Тема раздела имений часто звучит в дворянских мемуарах. Идеализируя жизнь дворянства в дореформенную эпоху, многие авторы изображали себя или своих героев действующими исключительно в интересах братьев и сестер. Аркадий Кочубей рассказывал, как они с братьями решили справедливо распределить между собой имущество при разделе отцовских поместий: «В начале 1826 года мы, наконец, решились разделить родовое наше имение, так как матушка не могла уже управлять, и я женился, — вспоминал он в своих мемуарах. — У нас часто происходили политические споры за обедом и большею частью на французском языке, вследствие этого приезжающие к нам соседи думали, что мы спорим о наследстве, а напротив того, раздел наш кончен был в несколько часов». Кочубей описал деревни, которые пожелал получить каждый из братьев, и заметил, что сам он удовольствовался деревней, приносившей тогда очень мало дохода, потому что у его жены было прибыльное имение{350}.

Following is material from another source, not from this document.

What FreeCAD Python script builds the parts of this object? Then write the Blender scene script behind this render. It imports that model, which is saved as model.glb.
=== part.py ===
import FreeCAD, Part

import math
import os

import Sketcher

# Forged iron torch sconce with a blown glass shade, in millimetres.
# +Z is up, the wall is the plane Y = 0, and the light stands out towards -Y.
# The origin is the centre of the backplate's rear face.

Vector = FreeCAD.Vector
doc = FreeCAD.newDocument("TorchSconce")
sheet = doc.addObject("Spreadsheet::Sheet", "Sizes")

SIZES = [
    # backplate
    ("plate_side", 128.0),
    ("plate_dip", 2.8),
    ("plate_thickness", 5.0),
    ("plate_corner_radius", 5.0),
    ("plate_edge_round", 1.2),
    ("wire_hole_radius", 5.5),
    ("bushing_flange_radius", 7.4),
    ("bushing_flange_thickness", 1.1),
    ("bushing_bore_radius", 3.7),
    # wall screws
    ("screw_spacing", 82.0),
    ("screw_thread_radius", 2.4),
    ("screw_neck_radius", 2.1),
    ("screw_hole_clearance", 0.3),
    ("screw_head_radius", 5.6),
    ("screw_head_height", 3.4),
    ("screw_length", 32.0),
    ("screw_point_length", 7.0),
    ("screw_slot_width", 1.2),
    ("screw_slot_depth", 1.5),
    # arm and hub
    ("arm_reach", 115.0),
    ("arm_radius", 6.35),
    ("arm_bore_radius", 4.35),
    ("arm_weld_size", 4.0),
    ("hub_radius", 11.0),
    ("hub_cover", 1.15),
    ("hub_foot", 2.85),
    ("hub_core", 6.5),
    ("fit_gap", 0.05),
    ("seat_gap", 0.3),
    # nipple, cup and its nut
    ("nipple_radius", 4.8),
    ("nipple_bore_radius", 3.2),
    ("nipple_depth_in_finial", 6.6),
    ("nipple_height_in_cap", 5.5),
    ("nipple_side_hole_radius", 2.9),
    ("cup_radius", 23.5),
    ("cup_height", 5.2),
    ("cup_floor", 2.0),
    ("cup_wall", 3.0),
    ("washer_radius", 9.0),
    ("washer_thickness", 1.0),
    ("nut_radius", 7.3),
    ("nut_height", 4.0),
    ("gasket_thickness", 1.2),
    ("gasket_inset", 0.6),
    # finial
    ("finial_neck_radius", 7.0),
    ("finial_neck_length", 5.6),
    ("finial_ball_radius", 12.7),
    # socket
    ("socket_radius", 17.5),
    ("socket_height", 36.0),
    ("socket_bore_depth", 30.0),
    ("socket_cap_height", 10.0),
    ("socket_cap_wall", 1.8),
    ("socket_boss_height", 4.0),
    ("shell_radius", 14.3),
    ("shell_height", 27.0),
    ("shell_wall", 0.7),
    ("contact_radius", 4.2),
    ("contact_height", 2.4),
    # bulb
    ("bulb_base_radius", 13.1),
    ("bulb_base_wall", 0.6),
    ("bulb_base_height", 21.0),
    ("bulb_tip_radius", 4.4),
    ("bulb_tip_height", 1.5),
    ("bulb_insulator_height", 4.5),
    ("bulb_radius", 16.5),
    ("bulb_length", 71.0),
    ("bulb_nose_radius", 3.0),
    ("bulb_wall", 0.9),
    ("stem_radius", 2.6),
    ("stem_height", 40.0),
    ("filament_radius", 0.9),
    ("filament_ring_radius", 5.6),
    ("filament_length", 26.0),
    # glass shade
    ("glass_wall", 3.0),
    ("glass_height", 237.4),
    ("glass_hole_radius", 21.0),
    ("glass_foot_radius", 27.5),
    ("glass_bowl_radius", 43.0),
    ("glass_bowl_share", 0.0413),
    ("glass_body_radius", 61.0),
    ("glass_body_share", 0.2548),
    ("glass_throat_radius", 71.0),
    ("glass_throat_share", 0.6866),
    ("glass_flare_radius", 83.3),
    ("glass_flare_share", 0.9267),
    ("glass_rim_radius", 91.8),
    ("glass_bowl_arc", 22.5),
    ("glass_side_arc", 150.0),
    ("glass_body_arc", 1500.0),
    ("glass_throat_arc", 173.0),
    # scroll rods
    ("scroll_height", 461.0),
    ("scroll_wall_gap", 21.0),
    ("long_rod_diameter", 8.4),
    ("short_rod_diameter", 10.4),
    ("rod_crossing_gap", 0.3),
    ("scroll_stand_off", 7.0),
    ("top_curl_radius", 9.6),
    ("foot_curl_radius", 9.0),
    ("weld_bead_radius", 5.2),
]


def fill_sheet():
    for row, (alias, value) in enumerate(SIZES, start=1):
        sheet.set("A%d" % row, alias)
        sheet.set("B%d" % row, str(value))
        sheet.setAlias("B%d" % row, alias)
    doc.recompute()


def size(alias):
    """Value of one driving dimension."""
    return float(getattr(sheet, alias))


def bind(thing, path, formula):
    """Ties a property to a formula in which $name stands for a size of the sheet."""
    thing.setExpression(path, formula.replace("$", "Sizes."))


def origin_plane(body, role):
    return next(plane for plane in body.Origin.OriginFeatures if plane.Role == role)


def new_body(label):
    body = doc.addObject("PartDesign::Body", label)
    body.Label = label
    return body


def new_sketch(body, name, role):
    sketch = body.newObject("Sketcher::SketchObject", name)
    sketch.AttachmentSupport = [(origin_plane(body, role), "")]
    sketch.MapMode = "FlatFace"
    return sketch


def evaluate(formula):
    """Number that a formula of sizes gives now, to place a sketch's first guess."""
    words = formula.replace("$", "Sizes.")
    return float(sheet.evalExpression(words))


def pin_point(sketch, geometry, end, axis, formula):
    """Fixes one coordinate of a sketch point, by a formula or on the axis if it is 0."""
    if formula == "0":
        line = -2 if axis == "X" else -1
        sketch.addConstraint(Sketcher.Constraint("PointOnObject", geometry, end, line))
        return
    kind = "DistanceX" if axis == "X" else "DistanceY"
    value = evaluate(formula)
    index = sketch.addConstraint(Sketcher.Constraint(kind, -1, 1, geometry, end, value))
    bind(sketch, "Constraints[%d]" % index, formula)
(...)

Авторы других мемуаров того времени хвалили своих отцов за то, что те отдали лучшие деревни их братьям или сестрам, оставив себе имения, обремененные долгами{351}. Декабрист. Сергей Волконский в письме к племяннику из ссылки вспоминал, что «в семейных денежных делах наших» они с братьями «никогда не совещались с законами». Вместо этого при разделе собственности ими руководило «истинное чувство родства»{352}. Но не все наследники были так сговорчивы. Бывало, что раздосадованные родственники просили вмешаться судебные власти, если им казалось, будто на их долю досталась самая бедная земля или даже самые ленивые крестьяне. В 1741 г. Фекла Чирикова, разгневанная тем, как разделили отцовское имение, подала в Вотчинную коллегию жалобу, в которой заявила, что чиновник, производивший раздел, «выбрал лутших людей и крестьян и пустоши, и отказал сестре моей Авдотье Лукиной, а мне с сестрою Катерине Жуковой оставил хутчее пустошей»{353}.